Non-citizen voters? But that’s fraud!
Of the 45,848 people surveyed by the Cooperative Congressional Election Study concerning who they voted for in the 2016 US presidential election, just 59 were non-citizens. That comes to a little over 0.1% of the electorate, or 1 in 777 active participants. The survey does employ seven methods to validate that a self-reported voter is actually eligible to vote. Here are the variables:
How rigorous are these validation measures? Beats me. Each of the seven variables only partially covers the entire pool of self-reported voters though many non-citizens are listed as being validated by at least one of the processes. Non-citizens are allowed to vote in non-federal elections in a handful of jurisdictions. This survey primarily concerns the 2018 mid-terms, so it makes sense that non-citizens were included in states like California and Maryland, where some non-citizen voting is allowed.
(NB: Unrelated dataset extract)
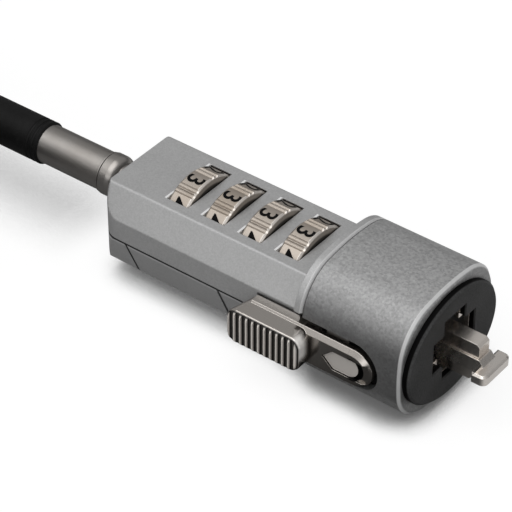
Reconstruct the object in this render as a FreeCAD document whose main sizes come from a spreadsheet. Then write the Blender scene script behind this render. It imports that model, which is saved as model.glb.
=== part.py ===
"""Laptop cable lock: four number dials, a T-shaped hook and a thumb slider.

Millimetres. +X runs along the lock towards the hook, +Y away from the thumb
slider's side, +Z up. The origin is the centre of the nose's front face.
"""
import FreeCAD, Part
import math
import os
import Sketcher
from FreeCAD import Placement, Rotation, Vector

doc = FreeCAD.newDocument("cable_lock")
sheet = doc.addObject("Spreadsheet::Sheet", "Sizes")

SIZES = {
    # how far a cutting shape runs past what it cuts
    "over": 1.0,
    # sleeve and collar: a rounded box with crowned sides, flattened where it lies down
    "half_width": 10.75,
    "half_height": 9.3,
    "crown_top": 31.0,
    "crown_side": 29.0,
    "corner": 6.8,
    "foot_flat": 0.1,
    "sleeve_length": 15.9,
    "sleeve_wall": 1.3,
    "sleeve_chamfer": 0.55,
    "sleeve_gap": 0.15,
    "collar_thick": 1.25,
    "foot_share": 0.65,
    "collar_chamfer": 0.4,
    "spigot_length": 2.3,
    "seat_clear": 0.05,
    # nose
    "nose_y": 10.35,
    "nose_z": 8.27,
    "nose_thick": 1.0,
    "nose_chamfer": 0.35,
    "plate_y": 9.2,
    "plate_z": 7.1,
    "plate_thick": 1.0,
    "cross_tall_width": 5.1,
    "cross_tall_height": 10.1,
    "cross_long_width": 9.8,
    "cross_long_height": 5.4,
    "cross_y": 0.1,
    "cross_z": 0.15,
    "tab_width": 1.2,
    "tab_height": 0.7,
    "tab_root": 0.2,
    "block_length": 4.6,
    # housing
    "top_z": 6.08,
    "top_half": 6.47,
    "side_half": 9.05,
    "side_z": 2.1,
    "parting_z": -1.25,
    "bottom_z": -6.75,
    "bottom_half": 7.3,
    "body_length": 53.3,
    "shell_front": 20.8,
    "rear_corner": 3.2,
    "edge_round": 0.45,
    "rear_wall": 1.1,
    "groove": 0.2,
    # dials
    "axis_z": 0.85,
    "dial_pitch": 6.25,
    "first_dial": 23.75,
    "dial_radius": 6.85,
    "dial_thick": 3.45,
    "dial_chamfer": 0.3,
    "dial_bore": 4.2,
    "dial_clear": 0.15,
    "window_width": 3.75,
    "window_length": 9.7,
    "flute_radius": 0.42,
    "flute_depth": 0.26,
    "flute_turn": 3.7,
    "half_land": 18.0,
    "dial_rest": 6.5,
    # code hubs and spindle
    "hub_thick": 1.6,
    "hub_clear": 0.05,
    "gate_width": 1.2,
    "key_width": 1.0,
    "key_height": 0.6,
    "spindle_radius": 1.6,
    "fin_height": 3.0,
    "fin_thick": 1.0,
    "fin_width": 0.9,
    "fin_ahead": 2.25,
    "slide_clear": 0.1,
    "clip_radius": 2.3,
    "clip_thick": 0.5,
    "clip_groove": 0.3,
    "clip_mouth": 1.6,
    "tail_length": 0.9,
    # detent spring
    "spring_thick": 0.25,
    "spring_width": 2.4,
    "spring_back": 0.35,
    "finger_radius": 0.3,
    "finger_width": 1.4,
    "finger_clear": 0.1,
    # hook and locking fork
    "stem_half": 1.4,
    "stem_top": 0.5,
    "stem_bottom": -1.8,
    "stem_inset": 0.6,
    "hook_reach": 4.9,
    "bar_thick": 2.1,
    "bar_half": 3.15,
    "bar_top": -0.35,
    "bar_round": 0.9,
    "bar_chamfer": 0.3,
    "post_half": 1.15,
    "post_gap": 0.05,
    "upper_post_top": 2.75,
    "upper_post_reach": 4.7,
    "lower_post_bottom": -3.5,
    "lower_post_reach": 3.8,
    "post_chamfer": 0.45,
    "yoke_thick": 1.5,
    "yoke_gap": 1.9,
    "yoke_half": 1.9,
    "rivet_y": 1.1,
    "rivet_drop": 3.3,
    "peg_radius": 0.8,
    "pin_radius": 0.5,
    "pin_half": 7.2,
    "rivet_radius": 0.5,
    # thumb slider
    "travel": 4.5,
    "slot_z": -1.1,
    "slot_half": 3.9,
    "slot_front": 4.6,
    "slot_rear": 25.5,
    "slot_depth": 1.0,
    "slot_top": 1.7,
    "plate_gap": 0.7,
    "plate_half": 3.0,
    "plate_face": 11.5,
    "plate_inner": 9.6,
    "plate_bevel": 0.6,
    "grip_front": 15.0,
    "grip_rear": 27.2,
    "grip_slant": 1.1,
    "grip_face": 14.2,
    "grip_half": 2.75,
    "grip_corner": 1.5,
    "grip_round": 0.8,
    "rib_pitch": 1.0,
    "rib_count": 11,
    "rib_radius": 0.4,
    "mark_tip": 13.0,
    "mark_length": 5.1,
    "mark_half": 1.55,
    "mark_taper": 1.7,
    "mark_depth": 0.35,
    "carriage_length": 3.6,
    "carriage_edge": 0.5,
    "dowel_radius": 0.7,
    "dowel_length": 3.0,
    # side cover and fasteners
    "cover_front": 32.4,
    "cover_rear": 48.6,
    "cover_slant": 1.0,
    "cover_thick": 0.85,
    "cover_gap": 0.18,
    "screw_radius": 0.6,
    "screw_head": 1.1,
    "screw_head_depth": 0.8,
    "screw_length": 8.6,
    "screw_slot": 0.4,
    "screw_inset": 2.9,
    "screw_edge": 0.4,
    "screw_edge_front": 1.0,
    "sleeve_pin_radius": 0.6,
    "sleeve_pin_sink": 0.2,
    "sleeve_pin_length": 2.6,
    # swivel and cable
    "neck_radius": 3.2,
    "neck_length": 2.5,
    "neck_gap": 2.8,
    "neck_shank": 2.3,
    "neck_flange": 2.9,
    "neck_flange_thick": 0.5,
    "neck_round": 1.3,
    "stud_radius": 1.3,
    "stud_head": 2.7,
    "stud_head_thick": 0.9,
    "turn_clear": 0.08,
    "chamber_radius": 3.1,
    "chamber_length": 1.8,
    "swivel_gap": 0.2,
    "ferrule_radius": 2.93,
    "ferrule_length": 13.8,
    "ferrule_wall": 2.6,
    "ferrule_rim": 0.15,
    "boot_radius": 3.25,
    "cable_radius": 2.5,
    "boot_start": 16.8,
    "boot_length": 11.8,
    "boot_taper": 0.9,
    "boot_edge": 0.3,
    "ring_radius": 0.35,
    "coil_radius": 30.0,
    "coil_halves": 4,
    "coil_layers": 4,
    "coil_x": -120.2,
    "coil_y": 2.9,
    "lead_level": 8.7,
    "lead_landed": 17.2,
    "eye_radius": 14.0,
    "eye_flare": 12.0,
    "turn_in": 20.0,
    "crimp_wall": 0.8,
    "strand_gap": 1.0,
    "turn_pitch": 5.3,
    "end_rise": 5.9,
    "crimp_length": 14.0,
    "strand_short": 2.0,
}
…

Multiple states also automatically register people to vote upon their attaining a driver’s license, and driver’s licenses are available to non-citizens–including illegal aliens–in several states. This method is likely the more substantial source of fraudulent votes. When one of these auto-registers shows up on election day and requests a ballot, how often is he given one? How often are those votes marked as provisional and then thrown out? Again, beats me. I suspect the number is trivial but not zero.
Parenthetically, of those 59 self-reported non-citizen presidential votes, 34 went to Hillary Clinton, 16 to Donald Trump, and 9 to a third party.